Passenger trains are now running regularly over the Pontiac and South Lyon section of the Air Line Road.

The gravel train train of the Air Line will commence work this side of south Lyon next week.

Pinckney Dispatch Nov. 1, 1883
Tracks are in Pinckney with a side track and a depot under construction, tracks need to have gravel installed (ballast)

Pinckney Dispatch Nov. 8, 1883
Train service now in Pinckney.

Pinckney Dispatch Nov. 15, 1883
The State Commissioner of Immigration has printed in his map the line of the Toledo, Ann Arbor & Northern as extending from South Lyon by way of Harland and Byron to Owosso. This should be a relief to that Howell man who was alarmed at the prospect of it running right through his bay window. Did that bay window throw Mr. Ashley 10 miles out of line, or has he been “codding” the Commissioner of Immigration?

The track of the Air Line Railway was connected at Stockbridge, Monday afternoon.

Pinckney Dispatch Nov. 29, 1883
The Toledo, Ann Arbor and Northern railroad has constructed twenty-two miles of road during the past summer.[Ann Arbor Register] – Where?

The Ann Arbor Courier Aug. 24, 1883
G. T. running two passenger trains a day [Picket]

Pinckney Dispatch Dec. 13, 1883
First car load of wheat shipped by Tompkins & Ismon today

The first passenger train arrived at Pinckney Monday afternoon last. It was met at the depot by the Pinckney Cornet Band and quite a delegation of citizens, who were treated to a complimentary ride for several miles out toward Hamburg and return. One mixed train now runs to Pinckney, arriving about three o'clock p. m.
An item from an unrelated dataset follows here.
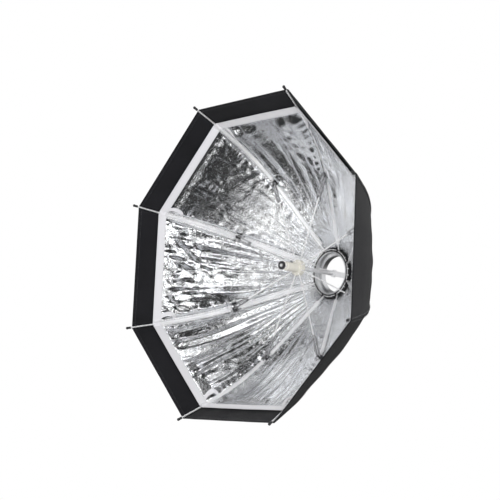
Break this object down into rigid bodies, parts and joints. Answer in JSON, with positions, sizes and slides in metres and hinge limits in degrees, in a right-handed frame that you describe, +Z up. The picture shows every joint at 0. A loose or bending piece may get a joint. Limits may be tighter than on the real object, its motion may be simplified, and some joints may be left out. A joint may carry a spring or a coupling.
{
  "type": "studio softbox",
  "caption": "Octagonal umbrella-frame softbox with a silver lining, a notched crown on a bayonet flash mount, and a central shaft whose sliding runner folds it.",
  "frame": {"origin": "centre of the mount ring's bore at its rear face", "axes": "+Y along the mount's bore, out of the rear towards the flash head; the open mouth faces -Y; +Z up, with a flat of the octagon at the top"},
  "size_m": [0.7478, 0.3611, 0.7478],
  "materials": {
    "black_fabric": "woven polyester, matt",
    "silver_lining": "metallised film on fabric, crinkled",
    "white_tape": "hook-and-loop tape",
    "rib_steel": "bright plated steel rod",
    "black_plastic": "moulded nylon, satin",
    "mount_silver": "turned and anodised",
    "ivory_plastic": "moulded, satin",
    "screw_steel": "plated steel"
  },
  "bodies": {
    "hub": {"mount_ring": "mount_silver", "crown": "black_plastic", "crown_wire": "rib_steel", "clamp_band": "black_plastic", "bridge": "mount_silver", "bridge_screws": "screw_steel", "shaft": "rib_steel", "shaft_knob": "black_plastic", "shaft_end_ball": "rib_steel"},
    "runner": {"runner": "ivory_plastic", "runner_wire": "rib_steel"},
    "release_button": {"release_button": "black_plastic"},
    "rib_1": {"rib_1": "rib_steel", "rib_tip_1": "black_plastic", "rib_clip_1": "black_plastic", "canopy_1": "black_fabric", "tape_1": "white_tape"},
    "stretcher_1": {"stretcher_1": "rib_steel"},
    "rib_2": {"rib_2": "rib_steel", "rib_tip_2": "black_plastic", "rib_clip_2": "black_plastic", "canopy_2": "black_fabric", "tape_2": "white_tape"},
    "stretcher_2": {"stretcher_2": "rib_steel"},
    "rib_3": {"rib_3": "rib_steel", "rib_tip_3": "black_plastic", "rib_clip_3": "black_plastic", "canopy_3": "black_fabric", "tape_3": "white_tape"},
    "stretcher_3": {"stretcher_3": "rib_steel"},
    "rib_4": {"rib_4": "rib_steel", "rib_tip_4": "black_plastic", "rib_clip_4": "black_plastic", "canopy_4": "black_fabric", "tape_4": "white_tape"},
    "stretcher_4": {"stretcher_4": "rib_steel"},
    "rib_5": {"rib_5": "rib_steel", "rib_tip_5": "black_plastic", "rib_clip_5": "black_plastic", "canopy_5": "black_fabric", "tape_5": "white_tape"},
    "stretcher_5": {"stretcher_5": "rib_steel"},
    "rib_6": {"rib_6": "rib_steel", "rib_tip_6": "black_plastic", "rib_clip_6": "black_plastic", "canopy_6": "black_fabric", "tape_6": "white_tape"},
    "stretcher_6": {"stretcher_6": "rib_steel"},
    "rib_7": {"rib_7": "rib_steel", "rib_tip_7": "black_plastic", "rib_clip_7": "black_plastic", "canopy_7": "black_fabric", "tape_7": "white_tape"},
    "stretcher_7": {"stretcher_7": "rib_steel"},
    "rib_8": {"rib_8": "rib_steel", "rib_tip_8": "black_plastic", "rib_clip_8": "black_plastic", "canopy_8": "black_fabric", "tape_8": "white_tape"},
    "stretcher_8": {"stretcher_8": "rib_steel"}
  },
  "joints": [
    {"name": "rib_fold_1", "type": "hinge", "parent": "hub", "child": "rib_1", "pos_m": [0.05128, -0.023, 0.02124], "axis": [0.3827, 0, -0.9239], "range_deg": [0, 46], "deforming": ["canopy_1", "tape_1"]},
    {"name": "rib_fold_2", "type": "hinge", "parent": "hub", "child": "rib_2", "pos_m": [0.02124, -0.023, 0.05128], "axis": [0.9239, 0, -0.3827], "range_deg": [0, 46], "deforming": ["canopy_2", "tape_2"]},
    {"name": "rib_fold_3", "type": "hinge", "parent": "hub", "child": "rib_3", "pos_m": [-0.02124, -0.023, 0.05128], "axis": [0.9239, 0, 0.3827], "range_deg": [0, 46], "deforming": ["canopy_3", "tape_3"]},
    {"name": "rib_fold_4", "type": "hinge", "parent": "hub", "child": "rib_4", "pos_m": [-0.05128, -0.023, 0.02124], "axis": [0.3827, 0, 0.9239], "range_deg": [0, 46], "deforming": ["canopy_4", "tape_4"]},
    {"name": "rib_fold_5", "type": "hinge", "parent": "hub", "child": "rib_5", "pos_m": [-0.05128, -0.023, -0.02124], "axis": [-0.3827, 0, 0.9239], "range_deg": [0, 46], "deforming": ["canopy_5", "tape_5"]},
    {"name": "rib_fold_6", "type": "hinge", "parent": "hub", "child": "rib_6", "pos_m": [-0.02124, -0.023, -0.05128], "axis": [-0.9239, 0, 0.3827], "range_deg": [0, 46], "deforming": ["canopy_6", "tape_6"]},
    {"name": "rib_fold_7", "type": "hinge", "parent": "hub", "child": "rib_7", "pos_m": [0.02124, -0.023, -0.05128], "axis": [-0.9239, 0, -0.3827], "range_deg": [0, 46], "deforming": ["canopy_7", "tape_7"]},
    {"name": "rib_fold_8", "type": "hinge", "parent": "hub", "child": "rib_8", "pos_m": [0.05128, -0.023, -0.02124], "axis": [-0.3827, 0, -0.9239], "range_deg": [0, 46], "deforming": ["canopy_8", "tape_8"]},
    {"name": "runner_slide", "type": "slide", "parent": "hub", "child": "runner", "axis": [0, 1, 0], "range_m": [0, 0.10725]},
    {"name": "stretcher_swing_1", "type": "hinge", "parent": "runner", "child": "stretcher_1", "pos_m": [0.01478, -0.141, 0.00612], "axis": [0.3827, 0, -0.9239], "range_deg": [0, 68.94]},
    {"name": "stretcher_swing_2", "type": "hinge", "parent": "runner", "child": "stretcher_2", "pos_m": [0.00612, -0.141, 0.01478], "axis": [0.9239, 0, -0.3827], "range_deg": [0, 68.94]},
    {"name": "stretcher_swing_3", "type": "hinge", "parent": "runner", "child": "stretcher_3", "pos_m": [-0.00612, -0.141, 0.01478], "axis": [0.9239, 0, 0.3827], "range_deg": [0, 68.94]},
    {"name": "stretcher_swing_4", "type": "hinge", "parent": "runner", "child": "stretcher_4", "pos_m": [-0.01478, -0.141, 0.00612], "axis": [0.3827, 0, 0.9239], "range_deg": [0, 68.94]},
    {"name": "stretcher_swing_5", "type": "hinge", "parent": "runner", "child": "stretcher_5", "pos_m": [-0.01478, -0.141, -0.00612], "axis": [-0.3827, 0, 0.9239], "range_deg": [0, 68.94]},
    {"name": "stretcher_swing_6", "type": "hinge", "parent": "runner", "child": "stretcher_6", "pos_m": [-0.00612, -0.141, -0.01478], "axis": [-0.9239, 0, 0.3827], "range_deg": [0, 68.94]},
    {"name": "stretcher_swing_7", "type": "hinge", "parent": "runner", "child": "stretcher_7", "pos_m": [0.00612, -0.141, -0.01478], "axis": [-0.9239, 0, -0.3827], "range_deg": [0, 68.94]},
    {"name": "stretcher_swing_8", "type": "hinge", "parent": "runner", "child": "stretcher_8", "pos_m": [0.01478, -0.141, -0.00612], "axis": [-0.3827, 0, -0.9239], "range_deg": [0, 68.94]},
    {"name": "button_press", "type": "slide", "parent": "runner", "child": "release_button", "axis": [0, 0, -1], "range_m": [0, 0.002], "stiffness_N_per_m": 400}
  ],
  "couplings": [
    {"joint": "rib_fold_2", "follows": "rib_fold_1", "ratio": 1},
    {"joint": "rib_fold_3", "follows": "rib_fold_1", "ratio": 1},
    {"joint": "rib_fold_4", "follows": "rib_fold_1", "ratio": 1},
    {"joint": "rib_fold_5", "follows": "rib_fold_1", "ratio": 1},
    {"joint": "rib_fold_6", "follows": "rib_fold_1", "ratio": 1},
    {"joint": "rib_fold_7", "follows": "rib_fold_1", "ratio": 1},
    {"joint": "rib_fold_8", "follows": "rib_fold_1", "ratio": 1},
    {"joint": "runner_slide", "follows": "rib_fold_1", "m_per_rad": 0.13359},
    {"joint": "stretcher_swing_1", "follows": "rib_fold_1", "ratio": 1.4986},
    {"joint": "stretcher_swing_2", "follows": "rib_fold_1", "ratio": 1.4986},
    {"joint": "stretcher_swing_3", "follows": "rib_fold_1", "ratio": 1.4986},
    {"joint": "stretcher_swing_4", "follows": "rib_fold_1", "ratio": 1.4986},
    {"joint": "stretcher_swing_5", "follows": "rib_fold_1", "ratio": 1.4986},
    {"joint": "stretcher_swing_6", "follows": "rib_fold_1", "ratio": 1.4986},
    {"joint": "stretcher_swing_7", "follows": "rib_fold_1", "ratio": 1.4986},
    {"joint": "stretcher_swing_8", "follows": "rib_fold_1", "ratio": 1.4986}
  ]
}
The T. A. A. & G. T. Ry. Have their new Engine house nearly completed, and will hold two engines. They have also put in a long side track commencing north of Greig's mill and running to engine house.[Picket]

Pinckney Dispatch Dec. 20, 1883
Brighton hopes to raise money enough to secure the extension of T, A. A. & N R'y. Though that place.

On and after Monday next Grand Trunk will run two passenger trains to Jackson each day, also a mixed train will run each way daily.